The Long And Winding Road, Tuscany, Italy
The trick is to stick to your vision and intentions. Of course, you should change your point of view by moving around the subject in time and space, going closer, going further away, changing lenses, etc. But this only helps, keeping your vision and intentions constant while shooting is the most important thing.
Composition is simply arranging your important elements in a frame. Hundreds of thousands of words have been written on the subject. For more information see this great Phototuts+ article: Master the Art of Photographic Composition.
Building The Perfect Storm, Biarritz, France
In this image of a summer storm approaching a lighthouse on the French Atlantic coast, the horizon is kept at the bottom of the lower third of the image putting emphasis on the developing thunder cloud (20 minutes later Biarritz was flooded with a torrential rain flooding the streets and filling the sewers). This is against all “rules” of composition (Rule of Thirds, etc.) and is depending heavily on the interpretation by the photographer (using VIMED-C) and the message he/she is conveying.
Some Last Words on VIMED-C
This VIMED-C “methodology” is about the image creating process, not the image making process.
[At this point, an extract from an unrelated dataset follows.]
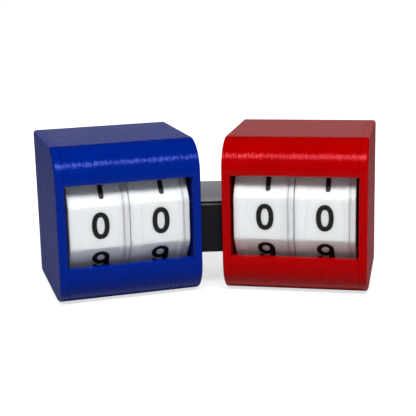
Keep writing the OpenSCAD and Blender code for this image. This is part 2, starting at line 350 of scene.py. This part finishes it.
def pen_tube(path):
    """A round tube along one stroke, as a mesh."""
    closed = math.dist(path[0], path[-1]) < CLOSED_GAP
    points = [(Vector(p), 1.0) for p in path[:-1]] if closed else with_round_ends(path)
    curve = bpy.data.curves.new("pen", "CURVE")
    curve.dimensions = "3D"
    curve.bevel_depth = PEN
    curve.bevel_resolution = 4
    spline = curve.splines.new("POLY")
    spline.use_cyclic_u = closed
    spline.points.add(len(points) - 1)
    for point, (at, radius) in zip(spline.points, points):
        point.co = (at.x, at.y, 0, 1)
        point.radius = radius
    tube = bpy.data.objects.new("pen", curve)
    mesh = bpy.data.meshes.new_from_object(tube)
    bpy.data.objects.remove(tube)
    return mesh


def inlay(bm, digit, place):
    """Presses a digit's strokes flat and adds them to a bmesh, moved by a matrix."""
    for level, path in enumerate(DIGITS[digit]):
        mesh = pen_tube(path)
        top = INLAY_PROUD + level * INLAY_STEP
        for vert in mesh.vertices:
            vert.co.z = top if vert.co.z > MIDDLE_LINE else -INLAY_DEPTH
        mesh.transform(place)
        bm.from_mesh(mesh)
        bpy.data.meshes.remove(mesh)


# %% [markdown]
# Each inlay is drawn lying flat. It stands up to face the reader, moves out to the panel's
# distance from the axle, and turns about the axle to its own place: digit 1 is the next one up.
# On the real wheels the digits sit a little above the panel's middle, and up to half a
# millimetre to the right of it, so both offsets are kept.

# %% Lay ten digits into each wheel
PANEL_R, DIGIT_RISE = 22.7, 0.55
CLICK_ANGLE = 36
WELD = 1e-6
OFF_MIDDLE = {("blue", "tens"): 0.38, ("blue", "units"): 0.26,
              ("red", "tens"): 0.45, ("red", "units"): 0.0}


def digit_at(colour, x, digit):
    """The matrix from a flat digit's millimetres to its panel in the scene."""
    return (box_place(colour) @ Matrix.Translation((x, AXLE_Y, AXLE_Z))
            @ Matrix.Rotation(math.radians(-CLICK_ANGLE * digit), 4, "X")
            @ Matrix.Translation((0, -PANEL_R, DIGIT_RISE))
            @ Matrix.Rotation(math.radians(90), 4, "X"))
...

And as with all methodologies it can only be successful when practiced and used in a sensible and creative way.
I am not trying to convince photographers to practice photography as a mechanical process. Quite the contrary, I am trying to convince them that photography is a creative process and that the image qualities can be enhanced by using a deliberate and “rational” approach to making images.
By acting along the VIMED-C acronym, much more time and fun is left for the creative insights, discoveries, and the human process. These are the things that make photography so much fun. As photographers, we have to make it worthwhile to haul heavy equipment and spend time and effort in making images that really make a difference. When practiced, any photographer can use VIMED-C in a split second, thus making it second nature, just like breathing.